Of course, it never occurs to the power brokers in Washington that perhaps they are the cause of much of what ails us. But it occur to the American people. I have had the privilege of meeting and talking with tens of thousands of my fellow citizens from all walks of life, and I can tell you one thing for certain: the American people are fed up.

We are fed up with being overtaxed and overregulated. We are tired of being told how much salt we can put on our food, what windows we can buy for our house, what kind of cars we can drive, what kinds of guns we can own, what kind of prayers we are allowed to say and where we can say them, what political speech we are allowed to use to elect candidates, what kind of energy we can use, what kind of food we can grow, what doctor we can see, and countless other restrictions on our right to live as we see fit.

We are fed up with a federal government that has the arrogance to preach to us about how to live our lives, and the chutzpah to haul every baseball player and other “evildoer” in the world before a congressional committee — or some comic such as Stephen Colbert. Meanwhile, Congress, arguably one of the most incompetent regimes with one of the worst track records of mismanagement in the history of mankind, runs up over $13 trillion and counting in debt.

We are fed up with bailout after bailout and stimulus plan after stimulus plan, each one of which tosses principle out the window along with taxpayer money. We can’t even keep up with all the spending, be it the $700 billion Troubled Asset Relief Program (TARP), the auto industry bailout, the AIG bailout, or President Obama’s failed $787 billion “Recovery Act.” The list goes on and on.

We are fed up with a federal government that pledged $200 billion to bail out Fannie Mae and Freddie Mac when their mismanagement, coupled with ridiculous federal regulations, led to the inappropriate lending policies underlying the financial crisis in the first place. And we are fed up with tax credits that amount to pure giveaways to certain citizens at the expense of others — the government picking winners and losers based on circumstance and luck with no real benefit to the economy.

We are fed up with a Department of Homeland Security that refuses to secure our borders, resulting in more than 10 million people living in our country illegally, thousands more coming in daily from all over the world, and almost 1,000 children being born in our country every day to parents who are here illegally. Meanwhile, politicians use the issue of immigration as a political tool to divide Americans.

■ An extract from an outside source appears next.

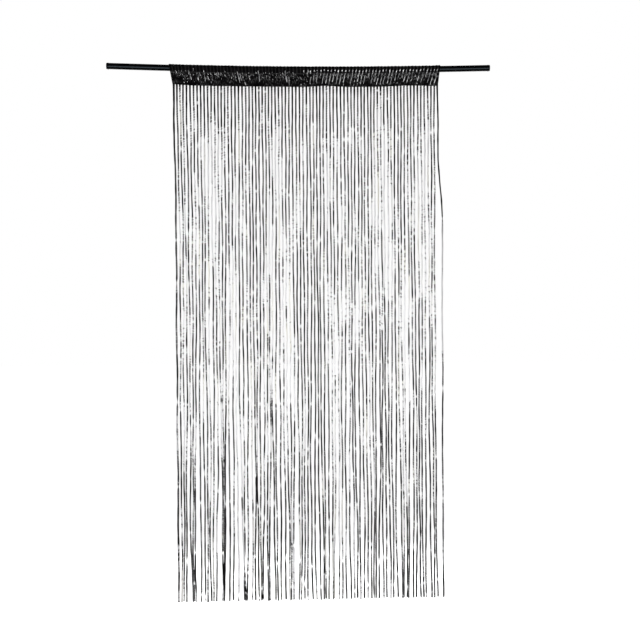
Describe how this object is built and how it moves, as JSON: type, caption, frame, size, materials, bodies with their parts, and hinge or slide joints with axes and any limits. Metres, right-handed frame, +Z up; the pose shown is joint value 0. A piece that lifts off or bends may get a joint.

We are fed up with a self-interested Congress that spends its time earmarking over 9,000 pet projects in 2010 worth over $16 billion, a number Democrats tout as an accomplishment because it represents just over half of the peak amount of $29 billion under Republicans in 2006 — all of which corrupts the political process and wastes our money. We are fed up with a Congress that often fails to even read the legislation it passes and that increasingly writes laws, such as the health care bill, that are over 2,000 pages long.

We are fed up with activist judges who tell us what is right and wrong and deny us the right to live as we see fit — from deciding when life begins and where the Ten Commandments can be displayed to telling the people how to punish criminals.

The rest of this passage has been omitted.